(Your task) Can you print every record below exactly as written?

(Stored records)
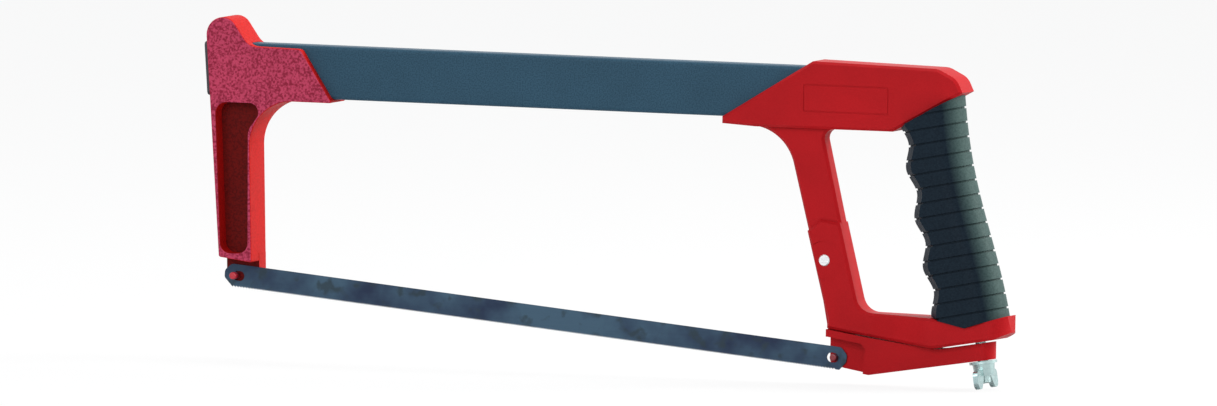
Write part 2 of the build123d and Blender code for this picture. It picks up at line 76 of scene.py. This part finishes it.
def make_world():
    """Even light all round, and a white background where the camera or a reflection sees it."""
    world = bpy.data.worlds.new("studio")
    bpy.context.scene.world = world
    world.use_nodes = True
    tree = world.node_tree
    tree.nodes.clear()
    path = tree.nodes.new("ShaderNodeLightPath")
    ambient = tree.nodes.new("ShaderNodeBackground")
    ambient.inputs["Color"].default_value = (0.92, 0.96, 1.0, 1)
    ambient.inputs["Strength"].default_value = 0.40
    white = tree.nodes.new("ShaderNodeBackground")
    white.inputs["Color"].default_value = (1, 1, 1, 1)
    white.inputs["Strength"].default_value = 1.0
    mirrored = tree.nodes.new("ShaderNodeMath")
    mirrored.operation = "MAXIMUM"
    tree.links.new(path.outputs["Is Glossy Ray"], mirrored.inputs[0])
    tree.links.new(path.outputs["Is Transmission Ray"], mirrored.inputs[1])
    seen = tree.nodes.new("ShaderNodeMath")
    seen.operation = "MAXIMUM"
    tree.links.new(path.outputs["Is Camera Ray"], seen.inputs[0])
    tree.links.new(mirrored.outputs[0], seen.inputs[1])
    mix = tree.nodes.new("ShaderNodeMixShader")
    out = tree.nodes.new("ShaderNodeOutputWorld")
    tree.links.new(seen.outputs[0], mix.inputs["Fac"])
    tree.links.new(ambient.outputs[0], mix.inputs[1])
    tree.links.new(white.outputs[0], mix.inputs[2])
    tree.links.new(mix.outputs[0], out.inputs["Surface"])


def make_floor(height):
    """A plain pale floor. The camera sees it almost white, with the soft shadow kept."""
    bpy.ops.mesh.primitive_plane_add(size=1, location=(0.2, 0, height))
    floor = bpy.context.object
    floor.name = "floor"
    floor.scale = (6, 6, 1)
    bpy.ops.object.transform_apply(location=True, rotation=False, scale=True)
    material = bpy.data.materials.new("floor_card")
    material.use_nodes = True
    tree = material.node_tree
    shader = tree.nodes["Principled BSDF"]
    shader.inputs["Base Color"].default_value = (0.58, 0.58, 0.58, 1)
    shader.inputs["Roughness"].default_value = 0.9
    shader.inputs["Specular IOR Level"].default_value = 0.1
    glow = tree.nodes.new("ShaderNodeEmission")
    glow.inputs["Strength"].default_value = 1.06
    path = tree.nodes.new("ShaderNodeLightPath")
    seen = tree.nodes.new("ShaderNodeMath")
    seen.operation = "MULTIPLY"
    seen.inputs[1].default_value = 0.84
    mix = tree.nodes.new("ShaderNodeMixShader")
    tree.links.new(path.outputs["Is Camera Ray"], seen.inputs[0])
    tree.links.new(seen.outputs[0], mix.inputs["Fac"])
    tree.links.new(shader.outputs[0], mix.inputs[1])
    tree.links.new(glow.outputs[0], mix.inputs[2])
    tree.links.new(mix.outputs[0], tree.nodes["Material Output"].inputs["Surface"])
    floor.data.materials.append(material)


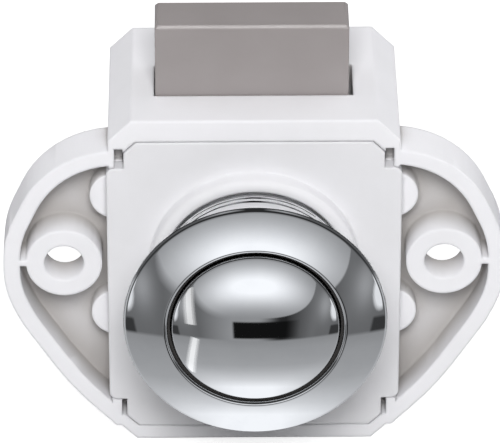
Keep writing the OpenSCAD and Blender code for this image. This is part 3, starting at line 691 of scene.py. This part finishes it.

(Response below)
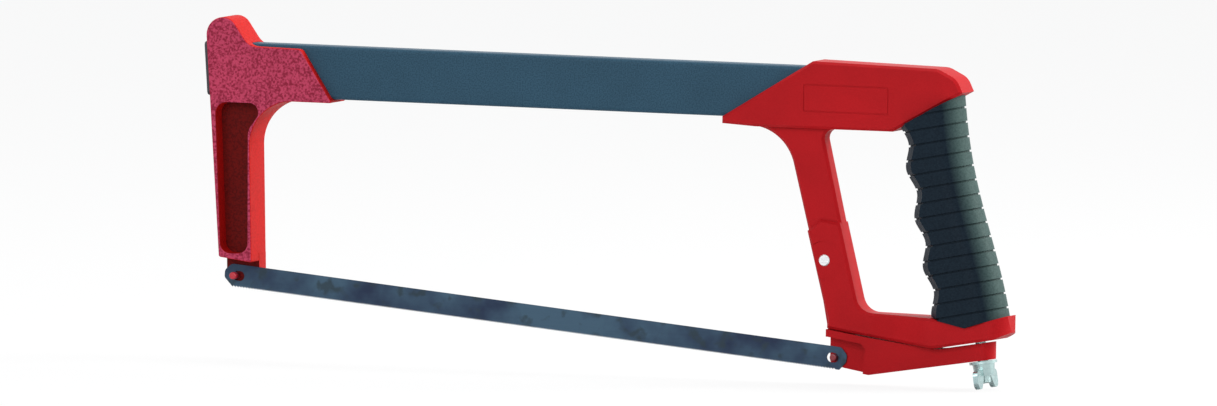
Write part 2 of the build123d and Blender code for this picture. It picks up at line 76 of scene.py. This part finishes it.
def make_world():
    """Even light all round, and a white background where the camera or a reflection sees it."""
    world = bpy.data.worlds.new("studio")
    bpy.context.scene.world = world
    world.use_nodes = True
    tree = world.node_tree
    tree.nodes.clear()
    path = tree.nodes.new("ShaderNodeLightPath")
    ambient = tree.nodes.new("ShaderNodeBackground")
    ambient.inputs["Color"].default_value = (0.92, 0.96, 1.0, 1)
    ambient.inputs["Strength"].default_value = 0.40
    white = tree.nodes.new("ShaderNodeBackground")
    white.inputs["Color"].default_value = (1, 1, 1, 1)
    white.inputs["Strength"].default_value = 1.0
    mirrored = tree.nodes.new("ShaderNodeMath")
    mirrored.operation = "MAXIMUM"
    tree.links.new(path.outputs["Is Glossy Ray"], mirrored.inputs[0])
    tree.links.new(path.outputs["Is Transmission Ray"], mirrored.inputs[1])
    seen = tree.nodes.new("ShaderNodeMath")
    seen.operation = "MAXIMUM"
    tree.links.new(path.outputs["Is Camera Ray"], seen.inputs[0])
    tree.links.new(mirrored.outputs[0], seen.inputs[1])
    mix = tree.nodes.new("ShaderNodeMixShader")
    out = tree.nodes.new("ShaderNodeOutputWorld")
    tree.links.new(seen.outputs[0], mix.inputs["Fac"])
    tree.links.new(ambient.outputs[0], mix.inputs[1])
    tree.links.new(white.outputs[0], mix.inputs[2])
    tree.links.new(mix.outputs[0], out.inputs["Surface"])


def make_floor(height):
    """A plain pale floor. The camera sees it almost white, with the soft shadow kept."""
    bpy.ops.mesh.primitive_plane_add(size=1, location=(0.2, 0, height))
    floor = bpy.context.object
    floor.name = "floor"
    floor.scale = (6, 6, 1)
    bpy.ops.object.transform_apply(location=True, rotation=False, scale=True)
    material = bpy.data.materials.new("floor_card")
    material.use_nodes = True
    tree = material.node_tree
    shader = tree.nodes["Principled BSDF"]
    shader.inputs["Base Color"].default_value = (0.58, 0.58, 0.58, 1)
    shader.inputs["Roughness"].default_value = 0.9
    shader.inputs["Specular IOR Level"].default_value = 0.1
    glow = tree.nodes.new("ShaderNodeEmission")
    glow.inputs["Strength"].default_value = 1.06
    path = tree.nodes.new("ShaderNodeLightPath")
    seen = tree.nodes.new("ShaderNodeMath")
    seen.operation = "MULTIPLY"
    seen.inputs[1].default_value = 0.84
    mix = tree.nodes.new("ShaderNodeMixShader")
    tree.links.new(path.outputs["Is Camera Ray"], seen.inputs[0])
    tree.links.new(seen.outputs[0], mix.inputs["Fac"])
    tree.links.new(shader.outputs[0], mix.inputs[1])
    tree.links.new(glow.outputs[0], mix.inputs[2])
    tree.links.new(mix.outputs[0], tree.nodes["Material Output"].inputs["Surface"])
    floor.data.materials.append(material)


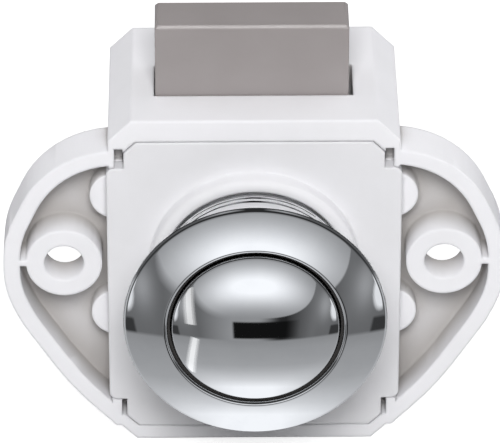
Keep writing the OpenSCAD and Blender code for this image. This is part 3, starting at line 691 of scene.py. This part finishes it.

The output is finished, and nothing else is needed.